The 12-year-old cat didn’t slip away. He was taken. By a pizza delivery driver who’d just left a pie at the family’s Erindale Avenue home.

“We couldn’t believe what we saw,” Rebecca says.

The tape shows the male driver arrive at the Belforte’s east Hamilton home around 5:45 p.m. He steps out of the car emptyhanded, approaches the front door and tries to grab Dwight — an indoor cat who coyly found his way onto the porch — with no success. He returnes to the car, grabs the pizza, rings the doorbell and gives it to the Belfortes.

The man paces back to the car, flings the pizza warmer bag through the driver’s door and walks to the driveway before brazenly grabbing Dwight under his arm and driving off.

With proof in hand, Carlo drove to the Domino’s on Stone Church Road where he’d called in his order the night before. Surprisingly, he was met by the driver who delivered his pizza. According to Carlo, the driver was at first dismissive and said he didn’t take Dwight. Eventually, when pressed with video evidence, the driver budged.

“He said he took it because he thought the cat was a stray,” Carlo says. “It was literally unbelievable.”

The driver reportedly showed Carlo a text message that appeared to indicate he was looking to give the cat away or keep it for himself, “but his landlord was allergic,” Carlo says, “so he dropped him off instead” in the area of Gordon Drummond Avenue and Kennard Street, some nine-kilometres from Carlo’s place.

“I told him to take me to the exact spot he left him and he did. I followed him there,” Carlo says.

And so began what can only be described as a week-long frenzy.

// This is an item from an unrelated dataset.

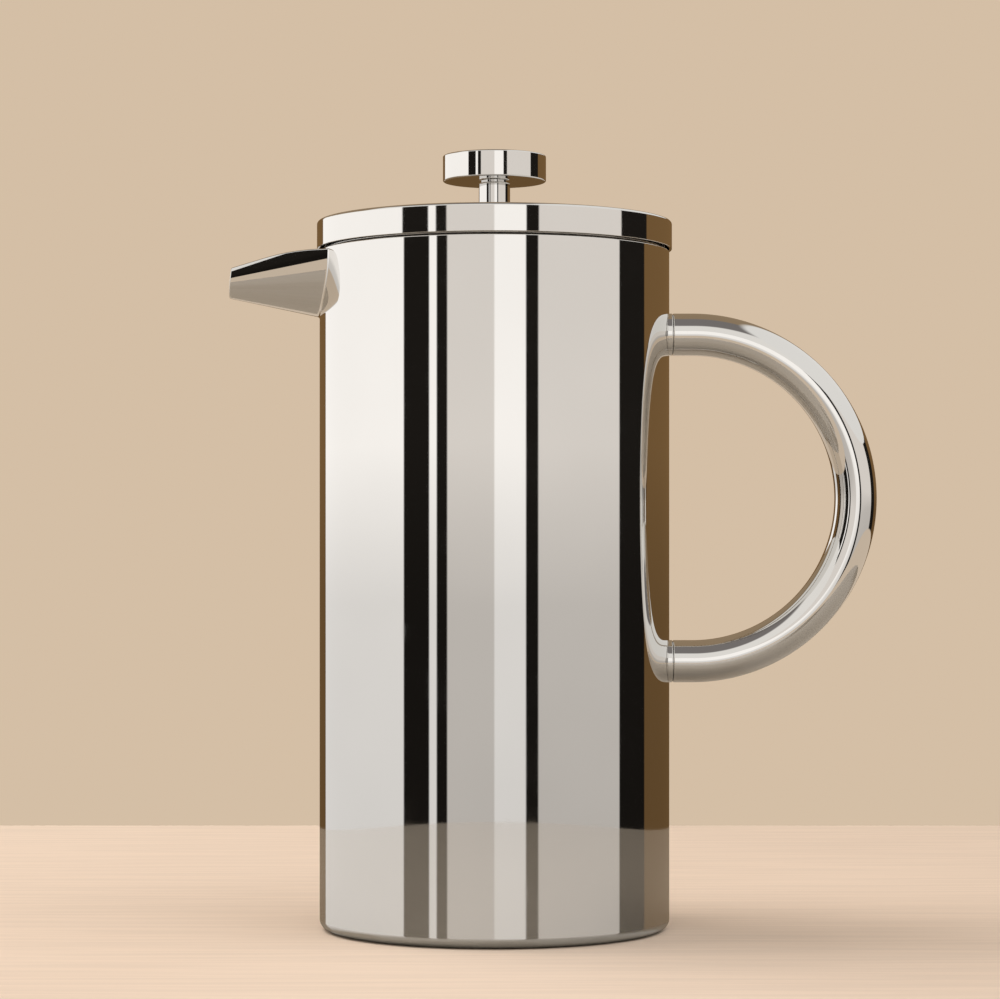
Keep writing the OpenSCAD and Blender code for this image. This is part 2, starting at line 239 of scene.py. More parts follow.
def grid_faces(rows, columns, wrap_rows=False, wrap_columns=False, offset=0, flip=False):
    faces = []
    for i in range(rows if wrap_rows else rows - 1):
        for j in range(columns if wrap_columns else columns - 1):
            a = offset + i * columns + j
            b = offset + i * columns + (j + 1) % columns
            c = offset + (i + 1) % rows * columns + (j + 1) % columns
            d = offset + (i + 1) % rows * columns + j
            faces.append((a, d, c, b) if flip else (a, b, c, d))
    return faces


def unit(v):
    return v / np.linalg.norm(v, axis=-1, keepdims=True)


def finish_piece(piece, body, nodes, look):
    """Material, body and the CAD nodes that the piece stands for."""
    piece.data.materials.clear()
    piece.data.materials.append(look)
    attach(piece, body)
    if nodes:
        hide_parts(*nodes)
    return piece


# ---------------------------------------------------------------- materials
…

The Stoney Creek neighbourhood where Dwight was abandoned became the epicentre of a search party that included more than 100 people, from members of a longstanding pet organization to strangers to sympathetic social media users.

There were all-nighters, endless drives, thermal cameras, cell cameras, night vision scopes and goggles, traps, treats, food, scans of residential backyards.

“We have some friends in the area and we even left stinky socks and clothes on their porches,” says Rebecca, “thinking he might catch a whiff and go there.”

On any given day during the search, you could find a dozen people pacing about the suburban neighbourhood playing “cat sounds” and audio clips of Rebecca calling Dwight’s name on big speakers they held over their heads, says Ken Price, a family friend and leader of the vast rescue operation.

“So many people, through the day and through the night,” adds Price, who founded Dream Team, a local rescue and recovery organization, in 2014. “It was an absolute frenzy.”

The promise of a reward surely helped. The Domino’s on Stone Church offered $500 to anyone that could find Dwight, which, in the case of a pet rescue operation, opens the floodgates to “people just in it for the money,” Price says. Domino’s also printed out flyers and sent on-shift employees to help with the search.

“It truly became our team’s mission to do whatever we could to help the Belfortes find and be reunited with Dwight,” franchise owner Werner Lomker told The Spectator, noting the responsible driver was fired and Domino’s Canada also donated $2,000 to Dream Team.

Yet with all this, Dwight remained missing. By Day Six of the search, Price met with an exhausted Rebecca and Carlo and told them Dwight was probably hiding because there were too many people around.

“We agreed Rebecca would post on Facebook to call off the search and tell people Dream Team was now handling it,” Price said.

The next morning, Dwight was spotted sunbathing in a backyard just steps from where he was released. A homeowner took out a bowl and put some food in it, the same luring tactic his parents use every morning to get him downstairs.

“Dwight being Dwight, he saw the food and came right over,” Rebecca says.

Aware of the wide-spanning search through extensive media coverage, the homeowner took Dwight to a local vet, who then called the Belfortes with news they’d waited a long seven days to hear.

Dwight — named after Dwight Schrute from ‘The Office’ because his meows bear a similar tone to Schrute’s incessant cries of “Michael!” — was safe and sound.

“Everybody who helped, the kindness of strangers, the community coming together, we will never be able to put into words what that meant,” Rebecca says.

“Words can’t describe our gratitude,” Carlo adds. “The people helped so much. It was just amazing.”